▶ [Requirements]
Every line that includes the word "model" is to be listed.

(Scripts that build objects)
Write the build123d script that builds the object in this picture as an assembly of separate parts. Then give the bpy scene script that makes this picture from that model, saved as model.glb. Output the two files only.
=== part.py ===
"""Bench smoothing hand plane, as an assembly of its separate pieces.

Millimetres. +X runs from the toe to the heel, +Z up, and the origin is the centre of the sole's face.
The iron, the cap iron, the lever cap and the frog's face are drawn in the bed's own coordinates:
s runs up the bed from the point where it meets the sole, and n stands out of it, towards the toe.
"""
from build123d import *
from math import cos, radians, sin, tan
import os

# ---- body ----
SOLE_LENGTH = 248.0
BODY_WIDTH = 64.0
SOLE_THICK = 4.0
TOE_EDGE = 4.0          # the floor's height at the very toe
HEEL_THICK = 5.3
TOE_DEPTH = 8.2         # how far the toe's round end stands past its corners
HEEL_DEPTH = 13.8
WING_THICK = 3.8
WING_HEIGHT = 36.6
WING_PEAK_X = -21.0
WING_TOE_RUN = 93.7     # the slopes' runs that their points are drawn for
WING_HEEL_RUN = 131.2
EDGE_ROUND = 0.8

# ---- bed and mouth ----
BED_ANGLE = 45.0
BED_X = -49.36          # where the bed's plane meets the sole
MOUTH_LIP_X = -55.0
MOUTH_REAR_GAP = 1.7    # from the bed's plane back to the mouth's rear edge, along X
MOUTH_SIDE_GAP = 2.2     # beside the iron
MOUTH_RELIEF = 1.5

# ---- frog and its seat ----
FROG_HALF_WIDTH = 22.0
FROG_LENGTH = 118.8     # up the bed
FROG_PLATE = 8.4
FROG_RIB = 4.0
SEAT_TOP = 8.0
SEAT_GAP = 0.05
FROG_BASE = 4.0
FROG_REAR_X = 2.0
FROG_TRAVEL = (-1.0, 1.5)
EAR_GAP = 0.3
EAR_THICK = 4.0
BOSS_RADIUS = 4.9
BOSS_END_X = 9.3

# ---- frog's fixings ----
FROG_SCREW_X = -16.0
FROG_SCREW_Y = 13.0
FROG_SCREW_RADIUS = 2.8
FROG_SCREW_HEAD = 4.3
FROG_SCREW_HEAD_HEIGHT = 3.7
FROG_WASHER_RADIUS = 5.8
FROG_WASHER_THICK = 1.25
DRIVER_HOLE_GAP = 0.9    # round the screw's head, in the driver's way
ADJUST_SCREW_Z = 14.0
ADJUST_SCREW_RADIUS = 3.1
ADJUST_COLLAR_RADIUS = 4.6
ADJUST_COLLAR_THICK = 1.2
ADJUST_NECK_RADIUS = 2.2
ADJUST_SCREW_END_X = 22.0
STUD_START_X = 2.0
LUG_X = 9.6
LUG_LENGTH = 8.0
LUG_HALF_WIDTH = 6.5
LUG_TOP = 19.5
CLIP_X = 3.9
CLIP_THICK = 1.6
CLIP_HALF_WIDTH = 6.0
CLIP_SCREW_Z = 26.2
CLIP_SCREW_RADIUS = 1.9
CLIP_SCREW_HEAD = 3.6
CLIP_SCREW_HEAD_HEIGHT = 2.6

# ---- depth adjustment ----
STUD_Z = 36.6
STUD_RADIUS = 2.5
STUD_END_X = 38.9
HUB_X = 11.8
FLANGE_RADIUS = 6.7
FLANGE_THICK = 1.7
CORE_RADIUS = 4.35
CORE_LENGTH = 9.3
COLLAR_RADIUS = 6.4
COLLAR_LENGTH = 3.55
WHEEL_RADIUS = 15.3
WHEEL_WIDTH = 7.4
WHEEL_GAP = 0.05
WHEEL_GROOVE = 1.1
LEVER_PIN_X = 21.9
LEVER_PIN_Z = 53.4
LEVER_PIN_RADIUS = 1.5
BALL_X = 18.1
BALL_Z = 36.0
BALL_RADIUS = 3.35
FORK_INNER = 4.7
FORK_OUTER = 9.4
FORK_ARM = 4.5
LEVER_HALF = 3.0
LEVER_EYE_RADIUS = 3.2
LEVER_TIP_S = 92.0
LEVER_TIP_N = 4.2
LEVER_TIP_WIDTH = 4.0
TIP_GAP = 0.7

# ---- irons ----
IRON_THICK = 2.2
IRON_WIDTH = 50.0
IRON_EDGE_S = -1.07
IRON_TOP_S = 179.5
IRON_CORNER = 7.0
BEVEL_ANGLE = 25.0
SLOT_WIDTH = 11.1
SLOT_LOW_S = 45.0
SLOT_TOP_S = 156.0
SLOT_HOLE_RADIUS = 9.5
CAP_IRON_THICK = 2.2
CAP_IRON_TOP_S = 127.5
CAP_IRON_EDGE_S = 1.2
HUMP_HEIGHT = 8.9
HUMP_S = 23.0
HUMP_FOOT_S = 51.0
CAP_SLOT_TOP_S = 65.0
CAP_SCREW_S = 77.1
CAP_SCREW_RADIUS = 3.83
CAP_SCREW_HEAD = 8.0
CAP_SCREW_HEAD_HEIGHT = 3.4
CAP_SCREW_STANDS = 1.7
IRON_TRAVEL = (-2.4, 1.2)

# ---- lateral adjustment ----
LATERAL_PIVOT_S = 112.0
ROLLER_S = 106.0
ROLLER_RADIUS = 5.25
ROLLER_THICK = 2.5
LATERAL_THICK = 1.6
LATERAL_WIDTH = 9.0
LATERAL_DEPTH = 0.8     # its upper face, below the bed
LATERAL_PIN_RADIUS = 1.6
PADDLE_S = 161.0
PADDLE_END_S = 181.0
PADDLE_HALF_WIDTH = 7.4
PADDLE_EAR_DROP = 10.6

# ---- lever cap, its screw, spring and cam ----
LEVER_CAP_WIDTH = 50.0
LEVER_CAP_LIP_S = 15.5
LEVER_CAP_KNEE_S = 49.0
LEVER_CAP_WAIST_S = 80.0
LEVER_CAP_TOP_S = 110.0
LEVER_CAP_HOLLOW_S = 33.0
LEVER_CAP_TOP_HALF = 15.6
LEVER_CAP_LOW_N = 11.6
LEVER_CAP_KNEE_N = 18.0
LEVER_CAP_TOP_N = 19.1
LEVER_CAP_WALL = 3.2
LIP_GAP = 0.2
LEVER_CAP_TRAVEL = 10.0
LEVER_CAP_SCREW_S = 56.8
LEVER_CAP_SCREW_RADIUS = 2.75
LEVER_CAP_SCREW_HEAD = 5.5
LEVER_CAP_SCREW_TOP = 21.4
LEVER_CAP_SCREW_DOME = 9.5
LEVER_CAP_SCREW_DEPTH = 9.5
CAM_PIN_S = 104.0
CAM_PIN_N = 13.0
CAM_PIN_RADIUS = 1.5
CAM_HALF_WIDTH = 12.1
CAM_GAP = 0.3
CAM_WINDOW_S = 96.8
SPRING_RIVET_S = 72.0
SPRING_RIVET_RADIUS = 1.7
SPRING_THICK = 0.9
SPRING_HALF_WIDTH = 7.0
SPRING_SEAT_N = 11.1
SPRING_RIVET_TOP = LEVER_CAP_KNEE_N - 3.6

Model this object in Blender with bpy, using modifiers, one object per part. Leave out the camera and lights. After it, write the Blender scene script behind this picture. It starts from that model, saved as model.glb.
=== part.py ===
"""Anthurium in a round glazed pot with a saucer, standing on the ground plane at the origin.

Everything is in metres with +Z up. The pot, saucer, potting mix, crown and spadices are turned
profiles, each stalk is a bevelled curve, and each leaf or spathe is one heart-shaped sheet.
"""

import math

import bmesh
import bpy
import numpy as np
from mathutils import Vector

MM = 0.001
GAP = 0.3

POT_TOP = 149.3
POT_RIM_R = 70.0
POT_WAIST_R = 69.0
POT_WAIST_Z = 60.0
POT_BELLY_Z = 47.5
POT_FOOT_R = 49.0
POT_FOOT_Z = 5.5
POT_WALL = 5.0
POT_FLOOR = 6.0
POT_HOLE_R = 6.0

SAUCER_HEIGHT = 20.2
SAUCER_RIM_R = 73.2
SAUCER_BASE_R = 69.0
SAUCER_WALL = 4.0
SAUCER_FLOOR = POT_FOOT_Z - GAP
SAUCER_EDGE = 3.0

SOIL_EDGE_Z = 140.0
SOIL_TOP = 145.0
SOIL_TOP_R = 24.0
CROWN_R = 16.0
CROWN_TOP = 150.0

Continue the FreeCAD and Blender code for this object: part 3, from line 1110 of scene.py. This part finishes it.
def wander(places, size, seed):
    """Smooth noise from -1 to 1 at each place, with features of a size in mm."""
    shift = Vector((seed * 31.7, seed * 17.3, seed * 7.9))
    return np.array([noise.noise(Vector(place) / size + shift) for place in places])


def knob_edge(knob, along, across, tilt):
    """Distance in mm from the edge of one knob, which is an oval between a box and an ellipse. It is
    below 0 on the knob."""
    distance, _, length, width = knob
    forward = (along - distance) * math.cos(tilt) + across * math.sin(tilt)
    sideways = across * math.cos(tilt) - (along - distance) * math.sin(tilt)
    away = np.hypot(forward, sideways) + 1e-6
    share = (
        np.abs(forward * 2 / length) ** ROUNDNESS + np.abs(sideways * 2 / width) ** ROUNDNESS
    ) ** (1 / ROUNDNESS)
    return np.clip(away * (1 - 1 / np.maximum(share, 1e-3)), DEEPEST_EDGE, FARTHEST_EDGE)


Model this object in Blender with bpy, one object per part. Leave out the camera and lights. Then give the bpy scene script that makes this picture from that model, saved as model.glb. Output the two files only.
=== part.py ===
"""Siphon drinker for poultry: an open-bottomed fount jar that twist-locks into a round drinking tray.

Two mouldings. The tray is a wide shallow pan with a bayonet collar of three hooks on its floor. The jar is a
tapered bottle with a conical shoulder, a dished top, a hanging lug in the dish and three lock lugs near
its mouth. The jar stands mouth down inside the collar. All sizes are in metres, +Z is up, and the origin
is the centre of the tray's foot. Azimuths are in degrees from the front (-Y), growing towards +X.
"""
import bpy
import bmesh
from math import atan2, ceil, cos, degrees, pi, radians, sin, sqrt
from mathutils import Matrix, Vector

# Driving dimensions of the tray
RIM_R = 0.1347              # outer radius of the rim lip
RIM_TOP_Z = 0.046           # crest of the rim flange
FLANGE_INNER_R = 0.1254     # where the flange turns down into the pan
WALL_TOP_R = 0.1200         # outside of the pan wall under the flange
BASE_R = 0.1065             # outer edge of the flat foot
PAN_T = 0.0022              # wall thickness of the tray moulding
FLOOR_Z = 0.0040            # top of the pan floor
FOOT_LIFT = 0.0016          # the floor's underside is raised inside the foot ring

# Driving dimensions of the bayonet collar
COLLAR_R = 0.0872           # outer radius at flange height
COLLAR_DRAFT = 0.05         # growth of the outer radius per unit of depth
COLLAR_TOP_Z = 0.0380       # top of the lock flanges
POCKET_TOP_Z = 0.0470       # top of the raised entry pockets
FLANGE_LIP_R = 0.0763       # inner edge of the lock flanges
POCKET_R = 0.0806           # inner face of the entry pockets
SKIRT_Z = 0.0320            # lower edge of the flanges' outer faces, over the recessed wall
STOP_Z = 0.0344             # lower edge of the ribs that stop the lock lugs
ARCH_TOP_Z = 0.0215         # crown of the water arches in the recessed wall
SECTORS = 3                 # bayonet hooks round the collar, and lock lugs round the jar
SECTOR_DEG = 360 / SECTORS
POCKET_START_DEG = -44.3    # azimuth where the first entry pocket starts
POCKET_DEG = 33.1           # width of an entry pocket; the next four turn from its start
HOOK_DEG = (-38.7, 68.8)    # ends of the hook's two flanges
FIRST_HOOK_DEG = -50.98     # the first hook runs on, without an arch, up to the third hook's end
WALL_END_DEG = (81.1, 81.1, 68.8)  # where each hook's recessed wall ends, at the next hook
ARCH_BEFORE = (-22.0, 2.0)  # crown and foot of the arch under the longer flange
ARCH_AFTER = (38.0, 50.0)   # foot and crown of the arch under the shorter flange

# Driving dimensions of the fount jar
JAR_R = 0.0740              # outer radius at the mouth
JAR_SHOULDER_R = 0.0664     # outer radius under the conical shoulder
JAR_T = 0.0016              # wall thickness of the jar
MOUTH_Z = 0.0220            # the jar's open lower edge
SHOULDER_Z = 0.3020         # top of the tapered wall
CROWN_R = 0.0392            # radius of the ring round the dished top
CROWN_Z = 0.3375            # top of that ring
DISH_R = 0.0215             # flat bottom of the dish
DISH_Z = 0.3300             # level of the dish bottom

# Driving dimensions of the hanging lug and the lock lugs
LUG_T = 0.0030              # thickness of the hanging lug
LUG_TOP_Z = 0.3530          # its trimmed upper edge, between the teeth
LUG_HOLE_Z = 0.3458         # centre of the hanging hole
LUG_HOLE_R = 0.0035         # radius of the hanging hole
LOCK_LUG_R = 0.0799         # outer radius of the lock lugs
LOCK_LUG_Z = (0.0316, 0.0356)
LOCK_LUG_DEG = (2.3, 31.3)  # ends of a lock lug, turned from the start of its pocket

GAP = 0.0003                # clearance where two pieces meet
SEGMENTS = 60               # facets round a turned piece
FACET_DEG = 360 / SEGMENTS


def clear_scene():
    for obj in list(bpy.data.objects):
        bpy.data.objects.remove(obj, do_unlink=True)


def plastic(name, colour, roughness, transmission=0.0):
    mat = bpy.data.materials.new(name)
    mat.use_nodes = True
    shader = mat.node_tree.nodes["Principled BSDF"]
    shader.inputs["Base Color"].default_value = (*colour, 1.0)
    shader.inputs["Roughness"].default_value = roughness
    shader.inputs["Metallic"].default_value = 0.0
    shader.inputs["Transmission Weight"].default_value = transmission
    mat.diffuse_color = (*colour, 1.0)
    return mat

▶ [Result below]
Write the build123d script that builds the object in this picture as an assembly of separate parts. Then give the bpy scene script that makes this picture from that model, saved as model.glb. Output the two files only.
Model this object in Blender with bpy, using modifiers, one object per part. Leave out the camera and lights. After it, write the Blender scene script behind this picture. It starts from that model, saved as model.glb.
Model this object in Blender with bpy, one object per part. Leave out the camera and lights. Then give the bpy scene script that makes this picture from that model, saved as model.glb. Output the two files only.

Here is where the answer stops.